Ideals of the American Dream are rooted in the Declaration of Independence, claiming that “all men are created equal” with the right to “life, liberty and the pursuit of happiness”. Fitzgerald discusses the unattainable American Dream as a result of social class whereas Gambino addresses racial inequalities. Repetition of “this is America” and “don’t catch you slipping up” reflects the lack of freedom and opportunity as African Americans are presented with barriers and expectations set by white Americans. The biblical allusion of a man riding a pale white horse as ‘death’ while being followed by hell which represents the police, makes a comment on police brutality. According to scripture, the horseman signifies the oncoming destruction and downfall. The historical allusion of Gambino gunning down the enthusiastic Choir references the 2015 Charleston shooting where a white supremacist murdered nine  African Americans in a church. Through this, Gambino draws attention to racial violence against African Americans and their inability to practice the same freedoms as the American Dream states.

‘This Is America’ reveals the barriers that prevent African Americans from seeking self-actualisation, individualism, and the pursuit of happiness and highlights the failure of the American Dream in offering equal opportunities to all  Americans.  
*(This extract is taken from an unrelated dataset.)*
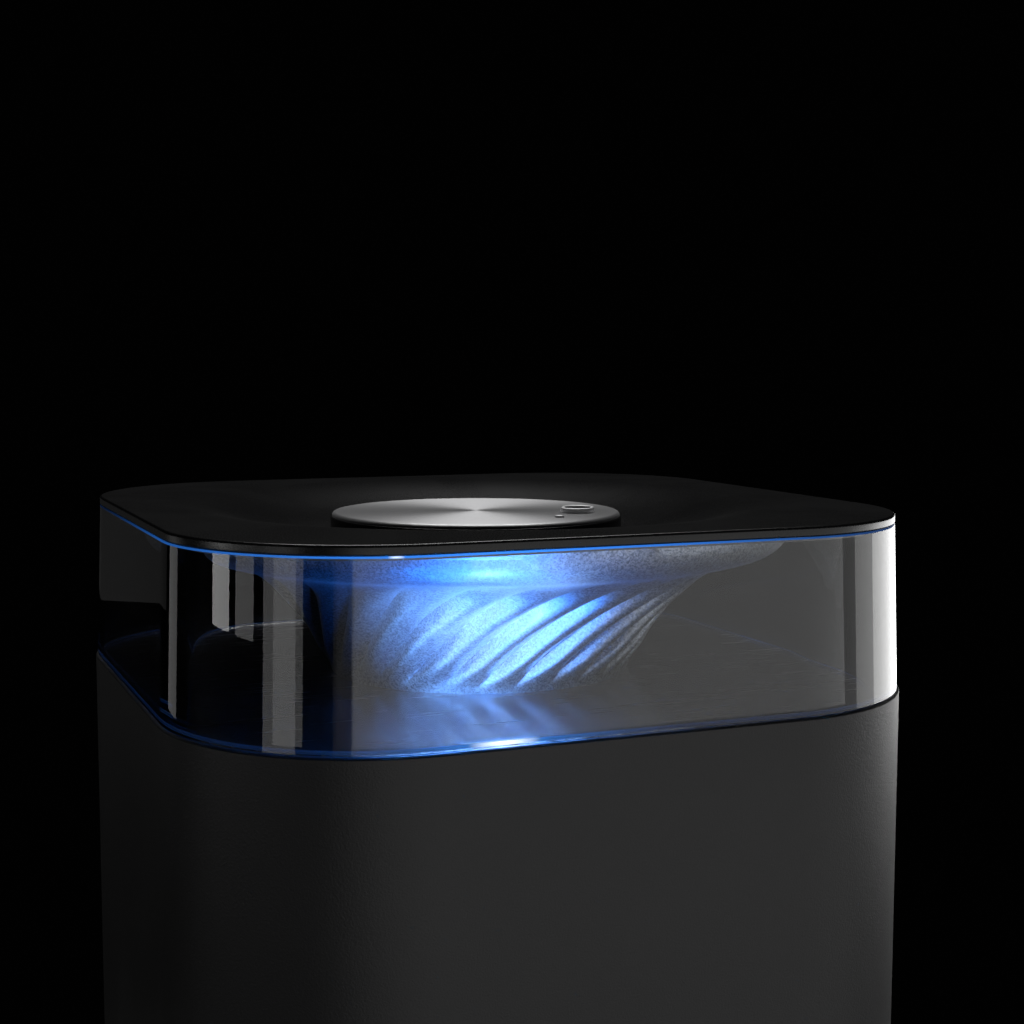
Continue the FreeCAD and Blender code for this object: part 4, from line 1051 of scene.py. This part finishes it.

As the realities and illusions of happiness and fulfillment are explored, both texts comparatively challenge the veracity of the narrative of the American Dream and its construction within their contexts. Fitzgerald condemns the American dream, expressing that such aspirations cannot be achieved in a materialistic society concerned with superficial values whereas Gambino addresses the inability of the American Dream to exist in a racially segregated violent society.